Irmgard F. ist 96 Jahre alt und muss sich für NS-Verbrechen verantworten, die mehr als 75 Jahre zurückliegen. Der ehemaligen Stenotypistin wird Beihilfe zu Mord und versuchtem Mord an mehr als 11.000 Menschen im Konzentrationslager Stutthof vorgeworfen. Nun wurde das Urteil gesprochen: Zwei Jahre auf Bewährung. Als Schreibkraft in der Kommandatur des Konzentrationslagers habe sie bei der systematischen Tötung von Gefangenen Hilfe geleistet.
In Brandenburg hat das Landgericht Neuruppin den 101-jährigen ehemaligen SS-Wachmann im KZ Sachsenhausen Josef S. zu fünf Jahren Haft verurteilt. Muss man so alte Menschen noch vor den Richter zerren? Die Frage wird bei jedem der späten NS-Prozesse emotional diskutiert. Die Antwort ist klar: Ja, es muss sein.

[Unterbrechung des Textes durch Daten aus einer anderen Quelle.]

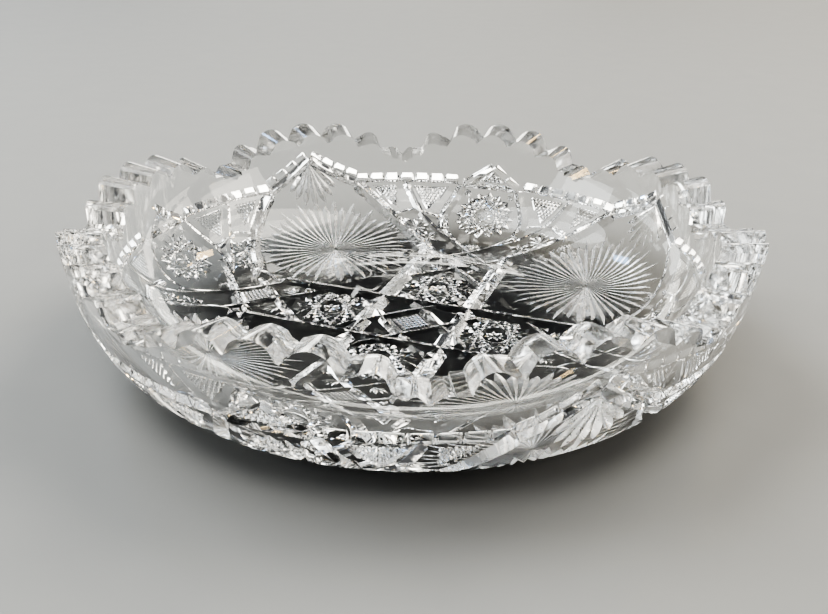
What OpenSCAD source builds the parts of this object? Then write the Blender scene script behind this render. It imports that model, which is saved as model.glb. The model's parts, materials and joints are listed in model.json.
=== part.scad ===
// Low round bowl of cut lead crystal with a scalloped, saw-toothed rim.
// One solid piece of glass. The dish stands on its flat ground base; +Z is up
// and the origin is at the centre of the base.

/* [Blank] */
// Diameter over the tips of the middle teeth
dish_d = 178; // [120:1:230]
// Overall height, base to the tips of the middle teeth
dish_h = 42; // [34:1:60]
// Diameter of the flat base
base_d = 102; // [60:1:112]
// Thickness of the wall at the rim
rim_t = 10.2; // [7:0.1:12]
// Thickness of the floor
floor_t = 9; // [6:0.5:12]
// Bands that the curved side is turned in
bands = 14; // [8:1:20]

/* [Rim] */
// Scallops round the rim
scallops = 8; // [4:1:12]
// Angle between two large teeth
tooth_step = 7.6; // [6.5:0.1:7.8]
// Angle from a valley to the small tooth beside it
small_step = 2.1; // [1.6:0.1:2.6]
// Depth of the notch beside the middle tooth
notch_h = 4.7; // [3:0.1:6]
// Drop of the second tooth below the middle tooth
drop_1 = 0.8; // [0:0.1:1.5]
// Drop of the third tooth
drop_2 = 4.2; // [3:0.1:5]
// Drop of the small tooth beside the valley
drop_3 = 9.2; // [8:0.1:10]
// Rise of the rounded top of a large tooth
crown_h = 1.4; // [0.6:0.1:2]

/* [Cutting] */
// Half angle of the mitre wheel's edge
wheel_a = 50; // [35:1:60]
// Depth of the long mitre cuts
mitre_h = 1.6; // [0.8:0.1:2.2]
// Distance of the long mitre cuts from the centre
mitre_off = 13.8; // [12:0.1:16]
// Distance of the short mitre cuts from the centre
square_off = 7.4; // [5:0.1:10]
/* [Hidden] */
R = dish_d / 2;
eps = 0.02;

// Point on a cubic curve through four control points
function bez(p, t) = pow(1-t,3)*p[0] + 3*pow(1-t,2)*t*p[1] + 3*(1-t)*t*t*p[2] + t*t*t*p[3];

// Control points of the outer and inner faces, in radius and height
outer_c = [[base_d/2, 0], [0.970*R, 0], [0.985*R, dish_h - 0.11*R], [R, dish_h]];
inner_c = [[0.50*R, floor_t], [0.860*R, floor_t], [R - rim_t - 0.010*R, dish_h - 0.10*R], [R - rim_t, dish_h]];
outer_p = [for (i = [0:bands]) bez(outer_c, i/bands)];
inner_p = [for (i = [0:bands]) bez(inner_c, 1 - i/bands)];

// Tooth centres from the middle of one scallop, and their drops
half_a = 180 / scallops;
tooth_a = [0, tooth_step, 2*tooth_step, half_a - small_step];
tooth_z = [dish_h, dish_h - drop_1, dish_h - drop_2, dish_h - drop_3];
notch_a = [for (i = [0:2]) (tooth_a[i] + tooth_a[i+1]) / 2];
notch_z = [tooth_z[0] - notch_h, tooth_z[1] - notch_h - 1.1, tooth_z[2] - notch_h - 0.6];
valley_z = tooth_z[3] - 2.2;

// Half of a tooth's outline: from the tip, over the crown, to the notch.
// w is the half width, z1 the tip, z0 the notch's bottom, k the crown's share.
function half_tooth(w, z1, z0, k, c) = [[w, z1], [w*(1-0.34*k), z1 - c*0.18], [w*(1-0.66*k), z1 - c*0.55], [w*(1-k), z1 - c], [0, z0]];
function flip(p) = [for (i = [len(p)-1:-1:0]) [-p[i][0], p[i][1]]];

// Outline of the air above one notch between a left and a right tooth
function notch_outline(wl, zl, cl, wr, zr, cr, z0, kl, kr) = let (
    r = half_tooth(wr, zr, z0, kr, cr),
    l = [for (p = half_tooth(wl, zl, z0, kl, cl)) [-p[0], p[1]]]
  ) concat(
    [[-wl - 0.3, dish_h + 6]], [[-wl - 0.3, zl]], [for (i = [0:len(l)-1]) l[i]],
    [for (i = [len(r)-2:-1:0]) r[i]], [[wr + 0.3, zr]], [[wr + 0.3, dish_h + 6]]);

// Radial bar of the given outline at azimuth a
module radial_bar(a, pts) {
  rotate([0, 0, a]) translate([R*0.74, 0, 0]) rotate([90, 0, 90])
    linear_extrude(height = R*0.34) polygon(pts);
}

// One notch i of a scallop centred on azimuth a, on side s
module notch(a, i, s) {
  w_in  = R * tan((tooth_a[i+1] - tooth_a[i]) / 2);
  c_in  = crown_h;
  small = i == 2;
  pts = notch_outline(w_in, tooth_z[i], c_in, w_in, tooth_z[i+1], small ? 0.5 : c_in, notch_z[i], 0.62, small ? 0.30 : 0.62);
  radial_bar(a + s*notch_a[i], s > 0 ? pts : flip(pts));
}

// Valley between two scallops
module valley(a) {
  w = R * tan(small_step);
  radial_bar(a, notch_outline(w, tooth_z[3], 0.5, w, tooth_z[3], 0.5, valley_z, 0.3, 0.3));
}

module rim_cuts() {
  for (k = [0:scallops-1]) {
    a = half_a + k * 2 * half_a;
    for (i = [0:2], s = [-1, 1]) notch(a, i, s);
    valley(a + half_a);
  }
}

// Turned blank: outside, inside and flat base as one closed outline
module blank() {
  rotate_extrude($fn = 160)
    polygon(concat([[0, 0]], outer_p, [for (p = inner_p) p], [[0, floor_t]]));
}

// Straight V cut across the base, length l, centred at x, y, turned by a
module mitre(x, y, a, l, h) {
  rotate([0, 0, a]) translate([x, y, 0]) rotate([90, 0, 90])
    linear_extrude(height = l, center = true)
      polygon([[-(h + eps) * tan(wheel_a), -eps], [(h + eps) * tan(wheel_a), -eps], [0, h]]);
}

// Long cuts that border the four arms, and short cuts of the centre square
module base_cuts() {
  for (q = [0:3]) {
    mitre(0, mitre_off, 22.5 + 90*q, base_d * 0.9, mitre_h);
    mitre(0, square_off, 67.5 + 90*q, base_d * 0.34, mitre_h * 0.8);
  }
}

// Cut crystal dish
module dish() {
  color([0.86, 0.93, 0.96, 0.75])
    difference() {
      blank();
      rim_cuts();
      base_cuts();
    }
}

dish();
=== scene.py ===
import json
import math

import bpy
import numpy as np
from mathutils import Matrix, Vector

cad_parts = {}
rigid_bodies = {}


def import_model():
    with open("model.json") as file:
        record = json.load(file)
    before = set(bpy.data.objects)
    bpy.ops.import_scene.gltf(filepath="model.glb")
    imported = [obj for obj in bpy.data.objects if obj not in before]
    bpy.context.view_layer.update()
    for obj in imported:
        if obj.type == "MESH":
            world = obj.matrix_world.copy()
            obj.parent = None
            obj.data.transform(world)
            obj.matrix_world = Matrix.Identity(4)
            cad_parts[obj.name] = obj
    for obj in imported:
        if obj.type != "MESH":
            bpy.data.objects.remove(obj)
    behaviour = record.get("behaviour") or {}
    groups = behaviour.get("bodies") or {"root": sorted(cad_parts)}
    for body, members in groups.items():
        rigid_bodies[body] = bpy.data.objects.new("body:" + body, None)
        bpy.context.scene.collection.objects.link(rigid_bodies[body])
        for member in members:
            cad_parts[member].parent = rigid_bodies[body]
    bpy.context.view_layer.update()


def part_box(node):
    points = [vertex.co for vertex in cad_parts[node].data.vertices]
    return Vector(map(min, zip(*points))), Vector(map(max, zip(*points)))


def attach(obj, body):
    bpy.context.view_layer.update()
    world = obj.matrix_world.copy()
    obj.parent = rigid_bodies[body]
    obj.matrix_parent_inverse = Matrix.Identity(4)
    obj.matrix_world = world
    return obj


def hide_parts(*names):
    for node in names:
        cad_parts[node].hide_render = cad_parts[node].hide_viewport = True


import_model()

# ---------------------------------------------------------------- sizes, mm
LO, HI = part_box("dish")
H = (HI.z - LO.z) * 1000.0                 # height of the dish
R = 89.0 * H / 41.997                      # radius over the middle teeth
BASE = 51.0 * R / 89.0                     # radius of the flat base
RIM_T = 10.2 * R / 89.0                    # wall thickness at the rim
FLOOR = 9.0 * R / 89.0                     # floor thickness
MM = 0.001


def bez(p, t):
    t = np.asarray(t, float)[:, None]
    p = np.asarray(p, float)
    return (1-t)**3*p[0] + 3*(1-t)**2*t*p[1] + 3*(1-t)*t*t*p[2] + t**3*p[3]


OUT = [[BASE, 0], [0.970*R, 0], [0.985*R, H - 0.11*R], [R, H]]
INN = [[0.50*R, FLOOR], [0.860*R, FLOOR], [R - RIM_T - 0.010*R, H - 0.10*R], [R - RIM_T, H]]

_c = bez(OUT, np.linspace(0, 1, 801))
_c = np.vstack([[[0, 0]], _c])
_d = np.r_[0, np.cumsum(np.hypot(*np.diff(_c, axis=0).T))]
S_END = float(_d[-1])


def prof(s):
    """Radius, height and outward normal of the outer face at arc length s from the centre of the base."""
    s = np.asarray(s, float)
    r = np.interp(s, _d, _c[:, 0]); z = np.interp(s, _d, _c[:, 1])
    e = 0.25
    r1 = np.interp(s + e, _d, _c[:, 0]); z1 = np.interp(s + e, _d, _c[:, 1])
    r0 = np.interp(s - e, _d, _c[:, 0]); z0 = np.interp(s - e, _d, _c[:, 1])
    dr, dz = r1 - r0, z1 - z0
    n = np.maximum(np.hypot(dr, dz), 1e-9)
    return r, z, dz / n, -dr / n


def s_of_r(r):
    return float(np.interp(r, _c[:, 0], _d))


def s_of_z(z):
    return float(np.interp(z, _c[1:, 1], _d[1:]))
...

Lange hat die Justiz nur die Haupttäter verfolgt, denen eine direkte Beteiligung an den Morden vorgeworfen wurde. Das änderte sich erst mit dem Prozess gegen John Demjanjuk. Die Richter verurteilten den gebürtigen Ukrainer 2011 wegen der Beteiligung an den Morden von Juden im deutschen Vernichtungslager Sobibor in Polen zu fünf Jahren Haft. Demjanjuk verstarb 2012, bevor das Urteil rechtskräftig wurde.
Dieses Urteil gilt als historisch, weil mit dem Wachmann erstmals jemand ohne konkreten Tatnachweis verurteilt wurde. Das Gericht war überzeugt, dass er einen Beitrag zum Holocaust geleistet hat. Er war ein Rädchen im Getriebe der Mordmaschine.
Die neue Richtung der Justiz, nun auch diese Beteiligten zu verfolgen, bestätigte der Bundesgerichtshof 2016 im Fall von Oskar Gröning. Er hatte im KZ Auschwitz die Habseligkeiten von Gefangenen verwaltet.